In my previous blog post, I shared some of my thoughts about a recent article by Matt Asay at InfoWorld, titled “Why Splunk keeps beating open source competitors.” I provided examples of how the market is shifting toward adopting centralized event warehouses built on open source components, and how this led to the creation of Rocana Ops.
In this blog post, I explore the situations that lead people to misuse monitoring tools like Splunk; how the misuse of tools stunts organizational changes that need to occur in order to successfully drive Digital Transformation; and what the path forward looks like for adoption of data warehouses for IT underpinned by open source.
Breaking Conway’s Law
We recognize that companies with significant Splunk investments aren’t looking to rip and replace solutions that work just because they’re more open. Those familiar with Conway’s Law know that as organizations design systems, the result is systems that are a copy of the organization’s communication structure. As Intellyx analyst Jason Bloomberg wrote on our blog back in November, Conway, a software developer, “was observing that siloed development teams build siloed software systems. The reverse also holds: siloed software systems reinforce organizational silos.”
How is this relevant to open source and Splunk? Matt cites Box engineer Jeff Weinstein's assessment that Splunk's continued adoption is driven by "misuse". Enterprises are "pushing data into Splunk for jobs it may not be particularly well-suited to manage." While most organizations need a centralized event warehouse, IT teams are building it with hammers when the appropriate tool looks more like a massive 3D printer. The market isn’t just looking for a version of Splunk built using open source tools, it’s looking for the next evolution of monitoring: total operational visibility.

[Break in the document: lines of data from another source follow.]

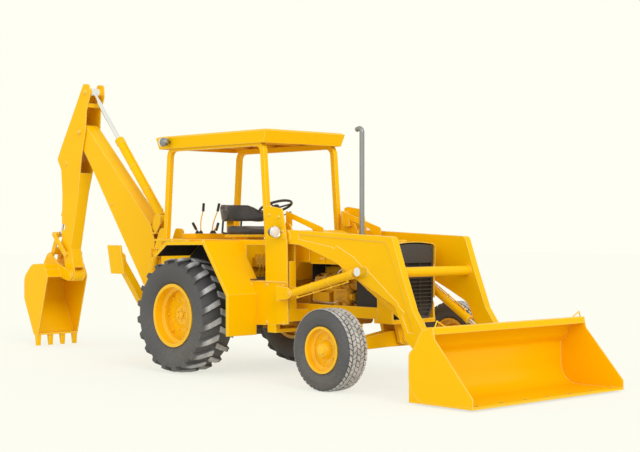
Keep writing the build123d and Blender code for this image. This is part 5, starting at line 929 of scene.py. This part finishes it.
def engine_dressing():
    """Injector pipes, hoses, belt, filter, starter, air cleaner, dynamo fins and cover bolts."""
    pipes = []
    for cylinder in range(4):
        x = 1310 + 127.5 * (cylinder + 0.5)
        pump_x = 1362 + cylinder * 22
        pipes.append([at(pump_x, -235, 925), at(pump_x, -240, 990), at(x - 20, -225, 1030),
            at(x, -150, 1058), at(x, -95, 1056)])
    bent_tube("injector_pipes", pipes, 0.0045, "bolt_zinc", "cast_iron")
    hoses = [[at(1850, -60, 1040), at(1895, -60, 1150), at(1985, -110, 1268), at(2200, -110, 1268),
        at(2325, -110, 1238)], [at(1850, 60, 700), at(1905, 120, 690), at(1955, 120, 745)]]
    bent_tube("coolant_hoses", hoses, 0.024, "black_plastic", "black_plastic", sides=16)
    lines = [[at(1350, -258, 800), at(1330, -268, 785), at(1500, -270, 768), at(1680, -268, 768),
        at(1745, -255, 800)],
        [at(1620, -205, 1000), at(1680, -240, 1080), at(1760, -200, 1120), at(1820, -120, 1100)]]
    bent_tube("engine_lines", lines, 0.007, "bolt_zinc", "cast_iron")
    bm = bmesh.new()
    can = [(0, 0), (0.002, 0.03), (0.004, 0.046), (0.012, 0.048), (0.018, 0.0472), (0.13, 0.0472),
        (0.134, 0.049), (0.14, 0.049), (0.141, 0)]
    turned(bm, at(1670, -221, 706), UP, can, 28)
    starter = [(0, 0), (0, 0.036), (0.03, 0.04), (0.034, 0.048), (0.15, 0.048), (0.156, 0.042),
        (0.23, 0.042), (0.234, 0)]
    turned(bm, at(1265, -212, 700), FORWARD, starter, 28)
    cleaner = [(0, 0), (0, 0.056), (0.01, 0.068), (0.02, 0.07), (0.28, 0.07), (0.29, 0.066),
        (0.298, 0.07), (0.33, 0.066), (0.338, 0)]
    turned(bm, at(1400, -60, 1202), FORWARD, cleaner, 36)
    rod(bm, at(1868, DYNAMO_Y, DYNAMO_Z), at(1914, DYNAMO_Y, DYNAMO_Z), 0.038, 24)
    add_piece("engine_canisters", bm, "shaded_grimy_engine_yellow", "engine_paint")
    bm = bmesh.new()
    fin = [(0, 0.06), (0, 0.0685), (0.006, 0.0685), (0.006, 0.06), (0, 0.06)]
    for step in range(9):
        turned(bm, at(1736 + step * 14, DYNAMO_Y, DYNAMO_Z), FORWARD, fin, 28)
    for x in range(1340, 1820, 90):
        for y in (-78, 78):
            hex_bolt(bm, at(x, y, 1112), UP, 0.016)
    for x in range(1280, 1870, 110):
        for z in (730, 940):
            hex_bolt(bm, at(x, -165, z), -LEFT, 0.018)
    add_piece("engine_bolts", bm, "shaded_grimy_engine_yellow", "engine_paint", smooth=False)
    bm = bmesh.new()
    for start, end in (((74, 760), (46, 935)), ((-18, 972), (-262, 868)), ((-262, 804), (-30, 681))):
        rod(bm, at(BELT_X, *start), at(BELT_X, *end), 0.007, 8)
    plastic("fan_belt", bm)


def hood_dressing():
    """Hood seams, latches, caps, and the grille's mesh and screws."""
    bm = bmesh.new()
    for x in (1500, 2380):
        for sign in (1, -1):
            block(bm, at(x - 35, sign * 289, 1190), at(x + 35, sign * 296, 1213))
            hex_bolt(bm, at(x, sign * 295, 1202), LEFT * sign, 0.016)
    cap = [(0, 0), (0, 0.045), (0.014, 0.047), (0.02, 0.04), (0.022, 0)]
    turned(bm, at(2330, 0, 1374), UP, cap, 32)
    turned(bm, at(1480, 120, 1370), UP, cap, 32)
    add_piece("hood_latches", bm, "body_yellow", "yellow_paint", bevel=0.002)
    section = mirrored(HOOD_OUTSIDE)
    seams = bmesh.new()
    for x in (1560, 2410):
        for start, end in zip(section, section[1:]):
            rod(seams, at(x, *start), at(x, *end), 0.0016, 6)
    add_piece("hood_seams", seams, "shade_and_seam_black", "black_paint", smooth=False)
    bm = bmesh.new()
    for y in (-250, 250):
        for z in (1300, 1190, 800):
            hex_bolt(bm, at(2486, y, z), FORWARD, 0.014)
    add_piece("grille_screws", bm, "grille_charcoal", "grille_paint", smooth=False)
    bm = bmesh.new()
    for column in range(MESH_COLUMNS):
        y = -MESH_HALF + column * 2 * MESH_HALF / (MESH_COLUMNS - 1)
        rod(bm, at(MESH_X, y, 770), at(MESH_X, y, 1172), 0.0016, 5)
    for row in range(MESH_ROWS):
        z = 775 + row * 13.4
        rod(bm, at(MESH_X, -MESH_HALF, z), at(MESH_X, MESH_HALF, z), 0.0016, 5)
    add_piece("grille_mesh", bm, "core_black", "grille_paint", smooth=False)


# Fasteners and pipes

BUCKET_BOLTS, BOLT_SPAN = 7, 2134 - 240
# Body, base pin and rod's pin as (x, z), places across, barrel diameter and length, side the pipe lies on
BARRELS = (("lift_barrels", (1410, 868), (2360, 1100), (597, -597), 84, 880, -1),
    ("dump_barrels", (2030, 1120), (3170, 420), (410, -410), 78, 930, 1),
    ("boom_barrel", (-1360, 1050), (-2430, 1800), (0,), 110, 1040, 1),
    ("crowd_barrel", (-1530, 1620), (-2970, 3200), (0,), 105, 1290, -1),
    ("hoe_barrel", (-3430, 2330), (-3700, 1430), (0,), 80, 690, 1))


def fasteners():
    """Bolts and pin caps on the bodies they belong to."""
    spots = ((1255, 560), (1255, 940), (760, 560), (760, 940), (1000, 940), (1000, 560),
        (1040, 1640), (1180, 1620), (1240, 1480))
    chassis, arms, boom, dipper, post = [], [], [], [], []
    for x, y, z in ((-2970, 126, 3200), (-3110, 128, 2710)):
        dipper += [(x, sign * y, z, (0, sign, 0)) for sign in (1, -1)]
    for sign in (1, -1):
        face = (0, sign, 0)
        chassis += [(x, sign * 575, z, face) for x, z in spots]
        chassis += [(x, sign * 900, 1372, (0, 0, 1)) for x in (-150, 100, 380)]
        arms.append((2360, sign * 549, 1100, face))
        boom += [(x, sign * 92, z, face) for x, z in ((-2430, 1800), (-3065, 2740))]
        post.append((-1600, sign * 138, 820, face))
    bolts("chassis_bolts", "chassis", chassis, 0.024, "body_yellow")
    bolts("loader_arm_bolts", "loader_arms", arms, 0.03, "bright_chrome")
    bm = bmesh.new()
    head = [(0, 0), (0, 0.0089), (0.0155, 0.0089), (0.0195, 0.015), (0.02, 0)]
    for step in range(BUCKET_BOLTS):
        y = (step - BUCKET_BOLTS // 2) * BOLT_SPAN / (BUCKET_BOLTS - 1)
        turned(bm, at(4076, y, 20), UP, head, 20)
    for sign in (1, -1):
        rod(bm, at(3300, sign * 575, 240), at(3300, sign * 590, 240), 0.026, 24)
        hex_bolt(bm, at(3300, sign * 590, 240), Vector((0, sign, 0)), 0.022)
    add_piece("bucket_bolts", bm, "worn_steel", "yellow_paint", body="loader_bucket")
    bolts("boom_bolts", "boom", boom, 0.022, "tool_yellow")
    bolts("dipper_bolts", "dipper", dipper, 0.034, "tool_yellow")
    bolts("swing_post_bolts", "swing_post", post, 0.04, "tool_yellow")


def barrel_pipes():
    """Steel pipe, port blocks and clamps along each hydraulic barrel."""
    for body, base, eye, across, diameter, length, side in BARRELS:
        runs, fittings = [], bmesh.new()
        reach, far = diameter / 2000, length / 1000
        band = ((-0.008, reach - 0.001), (-0.008, reach + 0.0025), (0.008, reach + 0.0025),
            (0.008, reach - 0.001))
        for y in across:
            start, end = at(base[0], y, base[1]), at(eye[0], y, eye[1])
            along = (end - start).normalized()
            off = along.cross(LEFT).normalized() * side
            low, high = start + along * reach * 1.6, start + along * (far - 0.09)
            over = off * (reach + 0.016)
            runs.append([high + off * reach, high + over, high + over - along * 0.03,
                low + over + along * 0.1, low + over])
            for place in (high, low):
                rod(fittings, place + off * (reach - 0.004), place + off * (reach + 0.022), 0.013, 12)
            for share in (0.33, 0.68):
                place = low.lerp(high, share)
                turned(fittings, place, along, band, 28)
                rod(fittings, place + off * reach, place + off * (reach + 0.026), 0.009, 8)
        bent_tube(body + "_pipe", runs, 0.0065, "tool_yellow", "yellow_paint", 12, body)
        add_piece(body + "_fittings", fittings, "tool_yellow", "yellow_paint", body=body, crisp=30)


camera_and_light()
studio()
dress_solids()
for side, sign in SIDES:
    front_tyre(side, sign)
wheel_hardware()
seat()
steering_wheel()
console()
dashboard()
lamps()
arch_shade_sheets()
bay_shade_sheets()
valve_bank()
engine_dressing()
hood_dressing()
fasteners()
barrel_pipes()
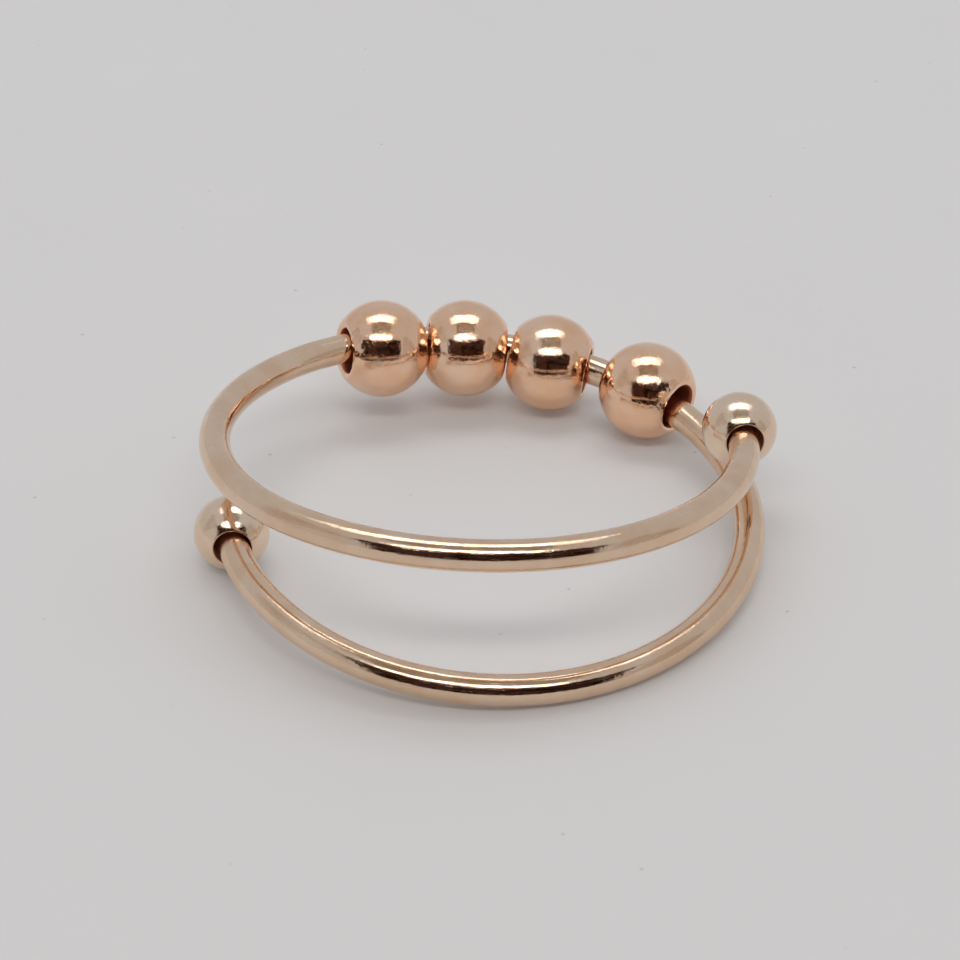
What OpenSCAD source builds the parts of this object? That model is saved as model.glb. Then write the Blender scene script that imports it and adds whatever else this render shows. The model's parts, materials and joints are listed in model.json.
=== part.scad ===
// Open spiral spinner ring: one round wire of one and a half turns, a small bead fixed on each
// end, and four larger drilled beads that slide along its back.
// Millimetres, +Z up, the ring at rest on a table at Z = 0.

/* [Wire] */
// Inner diameter of the ring, the finger's size
finger_d = 19.4; // [14:0.1:24]
// Thickness of the round wire
wire_d = 1.2; // [0.8:0.05:1.8]

/* [Sliding beads] */
// Diameter of a sliding bead
bead_d = 4; // [3:0.1:6]
// Bore through a sliding bead
bore_d = 1.8; // [1.6:0.05:2.6]
// Rounding of the bore's rims
rim_r = 0.2; // [0.05:0.01:0.3]
// How far the hanging beads sink until the wire meets the top of the bore
bead_hang = 0.22; // [0:0.01:0.5]
// Shift of the hanging beads towards the finger
bead_inset = 0.05; // [0:0.01:0.2]
// Angle at which two touching beads open outwards
row_open = 16.5; // [8:0.5:20]
// Least gap between two touching beads
bead_gap = 0.05; // [0.02:0.01:0.1]
// Place of the row's middle bead along the back bend, in degrees
row_place = 46.5; // [30:0.1:60]
// Place of the bead that lies apart, in degrees
apart_place = 2.4; // [-10:0.1:20]
// How far the bead apart stands above the wire's line, as it lies on the table
apart_rise = 0.16; // [0:0.01:0.3]

/* [End beads] */
// Diameter of the bead fixed on each end of the wire
end_bead_d = 2.95; // [2:0.05:4]
// Bore where the wire enters an end bead
mouth_d = 1.45; // [1.3:0.05:2]
// Depth of that wide bore, from the surface of the bead
mouth_depth = 1.1; // [0.3:0.05:1.3]
// Gap around the wire in its seat
seat_gap = 0.02; // [0.01:0.01:0.05]
// How far the wire passes the middle of an end bead
tip_len = 0.55; // [0.2:0.05:1]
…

Use the Right Tool for the Right Job
Consider just one example of misuse we see frequently: security forensics teams with large Splunk investments. Security tools like Splunk support collecting pre-identified security log sources and then applying correlation rules and saved searches. As the demand for 100% visibility has increased – due to compliance and incident response requirements – traditional security solutions have struggled to adapt because of scale challenges, lack of advanced analytics and machine learning, cost of hardware for long term online retention, and onerous software licensing.
Recognizing this demand and struggle, we developed Rocana Ops to solve both the scale and cost issues presented by traditional tools while adding the advanced analytics capabilities and also integrating with legacy tools so teams can continue to use them where they shine.
With Rocana Ops, organizations are collecting 100% of their event data from logs, metrics, network and application instrumentation, and continue using existing workflows without overwhelming legacy tools. The event data is stored, analyzed and visualized using a single interface alongside other enterprise event sources, such as application, database, web, and middleware systems. Rocana Ops gives operators the ability to see the full context of all event information resulting in faster and more accurate responses. Meanwhile, just the relevant events are forwarded to Splunk and other applications for processing by existing correlation rules and saves searches, reducing overall costs and dramatically increasing IT operations visibility and capabilities.
Prepare for Change
Ultimately, we continue to see evidence supporting Matt’s original thesis. Open source has created the opportunity for organizations to wean themselves off of legacy tools like Splunk, provided the right packaging and support. More importantly, we’re finding that open source is the primary contender to supplant Splunk at large data volumes. The path there starts with helping organizations keep Splunk and other tools for their original needs and look to next generation technologies like Rocana to be the central nervous system of operational data, feeding downstream tools like Splunk for analysis and visualization.
The data warehouse opportunity for IT is untapped. IT desperately needs a centralized warehouse for all event data. That market is ripe for open source-based solutions to dominate. And this is where we believe Rocana Ops with its blend of homegrown software built on an open source framework will lead the way.